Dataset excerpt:
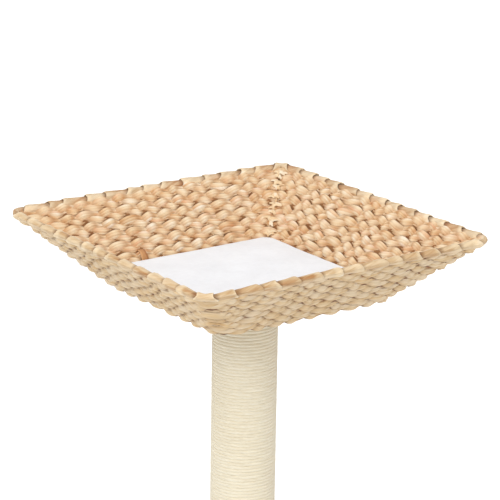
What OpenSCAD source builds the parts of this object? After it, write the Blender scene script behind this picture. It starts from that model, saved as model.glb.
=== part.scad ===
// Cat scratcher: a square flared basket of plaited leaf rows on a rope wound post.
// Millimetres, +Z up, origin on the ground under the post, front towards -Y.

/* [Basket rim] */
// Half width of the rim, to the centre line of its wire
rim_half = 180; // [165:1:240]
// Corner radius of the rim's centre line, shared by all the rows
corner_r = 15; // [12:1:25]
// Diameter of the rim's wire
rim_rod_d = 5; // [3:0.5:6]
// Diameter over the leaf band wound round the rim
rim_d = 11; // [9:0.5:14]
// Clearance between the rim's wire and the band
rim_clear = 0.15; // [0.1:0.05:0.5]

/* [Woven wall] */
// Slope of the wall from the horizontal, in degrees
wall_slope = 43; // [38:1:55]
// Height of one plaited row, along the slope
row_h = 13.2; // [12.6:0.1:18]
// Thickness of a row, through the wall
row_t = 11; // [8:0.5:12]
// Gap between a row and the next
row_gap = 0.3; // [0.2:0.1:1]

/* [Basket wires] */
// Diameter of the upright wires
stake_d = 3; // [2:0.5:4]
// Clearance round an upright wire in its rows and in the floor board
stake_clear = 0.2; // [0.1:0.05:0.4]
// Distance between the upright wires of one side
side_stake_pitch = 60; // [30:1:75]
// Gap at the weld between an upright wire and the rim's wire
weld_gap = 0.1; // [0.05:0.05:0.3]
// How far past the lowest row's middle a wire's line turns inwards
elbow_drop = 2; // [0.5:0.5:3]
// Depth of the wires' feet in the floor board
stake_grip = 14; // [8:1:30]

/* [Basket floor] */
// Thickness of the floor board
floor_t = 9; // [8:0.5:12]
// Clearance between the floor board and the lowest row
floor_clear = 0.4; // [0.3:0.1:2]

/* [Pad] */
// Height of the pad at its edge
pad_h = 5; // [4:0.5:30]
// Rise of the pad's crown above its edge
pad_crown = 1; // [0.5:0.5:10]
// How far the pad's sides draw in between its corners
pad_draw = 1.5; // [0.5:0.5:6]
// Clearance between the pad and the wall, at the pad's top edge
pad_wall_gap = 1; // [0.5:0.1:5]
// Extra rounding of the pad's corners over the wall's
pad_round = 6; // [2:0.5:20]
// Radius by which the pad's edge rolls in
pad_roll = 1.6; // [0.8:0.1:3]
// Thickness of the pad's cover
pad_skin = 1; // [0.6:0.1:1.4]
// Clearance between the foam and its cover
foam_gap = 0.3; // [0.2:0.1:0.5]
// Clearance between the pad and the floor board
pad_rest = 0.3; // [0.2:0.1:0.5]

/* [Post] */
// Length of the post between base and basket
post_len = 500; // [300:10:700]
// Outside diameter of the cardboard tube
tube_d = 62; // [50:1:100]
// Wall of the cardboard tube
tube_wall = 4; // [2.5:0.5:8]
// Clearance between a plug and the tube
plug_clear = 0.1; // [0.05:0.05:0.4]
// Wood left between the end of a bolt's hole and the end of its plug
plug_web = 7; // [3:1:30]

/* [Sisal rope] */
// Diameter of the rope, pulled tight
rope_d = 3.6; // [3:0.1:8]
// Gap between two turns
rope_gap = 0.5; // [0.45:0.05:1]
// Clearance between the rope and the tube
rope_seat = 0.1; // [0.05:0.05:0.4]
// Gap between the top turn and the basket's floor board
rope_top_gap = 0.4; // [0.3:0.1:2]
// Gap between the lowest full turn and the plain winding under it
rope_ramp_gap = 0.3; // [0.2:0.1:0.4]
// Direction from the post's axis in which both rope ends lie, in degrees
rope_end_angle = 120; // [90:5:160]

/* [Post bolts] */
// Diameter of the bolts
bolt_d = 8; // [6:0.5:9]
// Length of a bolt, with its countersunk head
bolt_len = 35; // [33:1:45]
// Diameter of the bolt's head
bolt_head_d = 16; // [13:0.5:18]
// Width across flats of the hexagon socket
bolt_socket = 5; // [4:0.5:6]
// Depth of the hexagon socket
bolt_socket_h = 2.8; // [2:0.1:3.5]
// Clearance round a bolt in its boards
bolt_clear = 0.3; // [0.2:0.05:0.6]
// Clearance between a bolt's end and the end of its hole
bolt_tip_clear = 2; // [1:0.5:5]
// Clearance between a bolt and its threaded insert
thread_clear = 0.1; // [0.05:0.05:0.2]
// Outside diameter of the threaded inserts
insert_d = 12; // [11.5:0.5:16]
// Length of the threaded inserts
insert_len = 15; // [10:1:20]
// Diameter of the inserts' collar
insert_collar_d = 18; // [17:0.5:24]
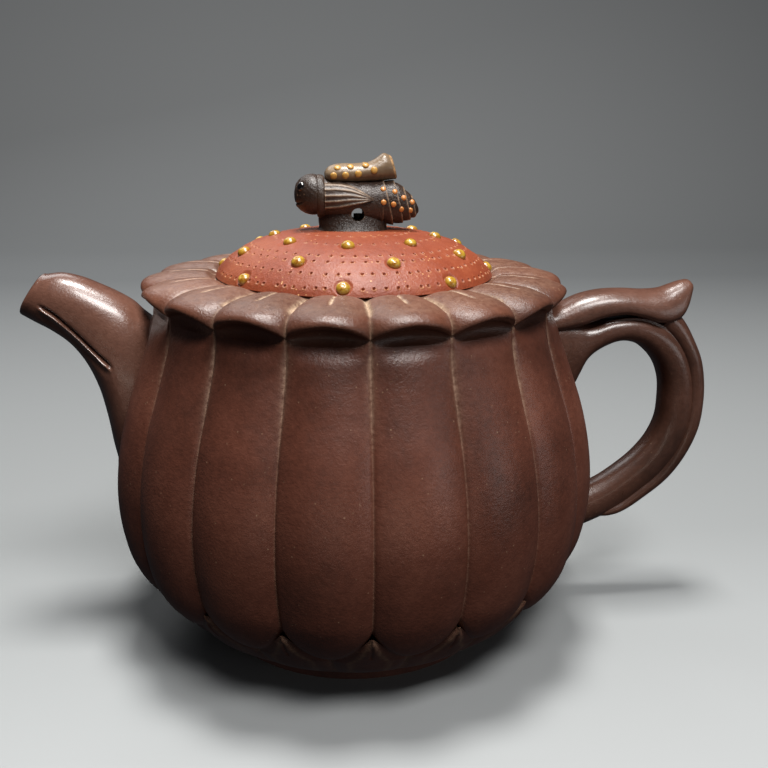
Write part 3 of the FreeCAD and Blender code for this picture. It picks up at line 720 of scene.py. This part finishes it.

**What is expected**
In the records above, how many lines contain the string "picture"? State that number only.

**Correct answer**
2